Eyes roll whenever comparisons to Nazi Germany are made, and for good reason. The analogy is almost never called for, and is almost always an example of rhetorical hyperbole. George W. Bush was compared to Hitler. Barack Obama has been as well. Neither comparison is fair. But that does not mean Nazi comparisons are always inappropriate. If anything, the overuse of Nazi references has desensitized the public to manifestations of actual fascism. When “fascist” becomes nothing more than a pejorative, few will take its meaning seriously.
Right now, we have an actual fascist running for president of the United States, and he seems poised to secure the Republican nomination. Donald Trump is a fascist, not in a vague rhetorical sense, but according to the father of fascism’s own definition. Benito Mussolini coined the term and defined it as complete subjugation of the individual to the state. He wrote:
The foundation of Fascism is the conception of the State, its character, its duty, and its aim. Fascism conceives of the State as an absolute, in comparison with which all individuals or groups are relative, only to be conceived of in their relation to the State…
The Fascist State organizes the nation, but leaves a sufficient margin of liberty to the individual; the latter is deprived of all useless and possibly harmful freedom, but retains what is essential; the deciding power in this question cannot be the individual, but the State alone….
Note, fascism is not characterized by the Holocaust. It is not characterized by the deaths of millions. The Holocaust was a product of fascism, not a component of it. One need not propose or carry out mass murder to be a fascist, but only support an all-powerful state that completely subordinates the individual to the arbitrary will of its leader.
Liberals called Bush a fascist because, in their broad view, he subordinated the personal liberty of the individual to the state. Conversely, conservatives have called Obama a fascist because, in their broad view, he has subordinated the economic liberty of the individual to the state. But whether the subject of comparison has been Republican or Democrat, either has always held some allegiance to individual liberty. Bush at least feigned allegiance to self-determination, if more in the economic sphere than the personal. Obama at least feigns allegiance to self-determination, if more in the personal sphere than the economic. Trump makes no pretense in support of liberty in any sphere.
Conservative author Matt Walsh, known for his provocative commentary in defense of principle, notes that Trump is perhaps the first serious contender for president of the United State who campaigns openly as a tyrant. Other presidents may have exhibited tyranny to one degree or another, but none have been as unbridled as Trump promises to be.
“Hillary Clinton is a tyrant,” Walsh noted in an interview with television host Dana Loesch. “But she has to pretend, at least, that she’s not.” Indeed, American tyranny has always been piecemeal, the product of pitting one group against another, promising spoils while retaining a sense of freedom for a favored constituency. Trump promises only “greatness,” a vague concept defined by bombast and brute force.

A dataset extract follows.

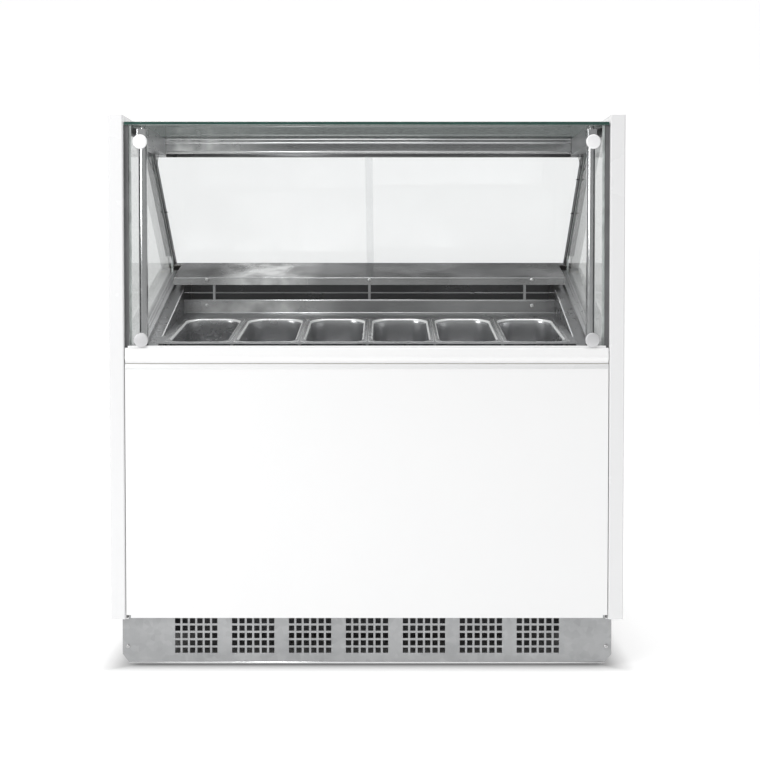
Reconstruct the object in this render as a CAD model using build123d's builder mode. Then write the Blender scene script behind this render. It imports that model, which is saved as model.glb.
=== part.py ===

Consider Trump’s war with Apple. Trump has said regarding the company’s refusal to construct a backdoor to its products’ encryption, “I would come down so hard on [CEO Tim Cook] — you have no idea — his head would be spinning all of the way back to Silicon Valley.” This was in response to Cook explaining that a federal order to decrypt a phone once belonging to a suspect in the San Bernardino terror attack would require his company to effectively unlock every Apple product on the market and expose customers to intrusion. Cook explained that the means to do so does not even exist, and would have to be created. So not only would Donald Trump violate the Fourth Amendment rights of every Apple customer for the chance of gaining evidence against a single terror suspect. He would conscript slaves to construct him the means, punishing them under the force of law for failure to comply. For those keeping track, that’s a violation of both personal and economic freedom, and a “yuge” violation of the Constitution for good measure.
Trump exhibits the vindictiveness of an undisciplined child, coupled with an eagerness to satisfy that impulse with force. Recall his threats to sue Ted Cruz on the question of eligibility, not due to the merits of the case, but as retaliation for campaign ads citing Trump’s past comments in favor of Democrats and their policies. In a similar vein, Trump tweeted out a threat to the owners of the Chicago Cubs after campaign finance filings revealed that they had funded a super PAC that ran ads against him. It wasn’t all that long ago that conservatives were up in arms over Lois Lerner and the Obama administration’s using the IRS to target conservative groups. What do you think Trump will do, given power and the slightest provocation? This is a guy who defines other people by their personal allegiance to him. Question the leader at your peril.
It would be a mistake to brush off Trump’s fascist tendencies simply because they pale in comparison to history’s villains. Barack Obama is not Joseph Stalin, but both are socialists. Similarly, Donald Trump is not Adolf Hilter, but both are fascists. Each believes that the individual should be subordinated entirely to the state under the whim of an unbridled leader. That’s the relevant comparison, and one which should inform a voter’s decision.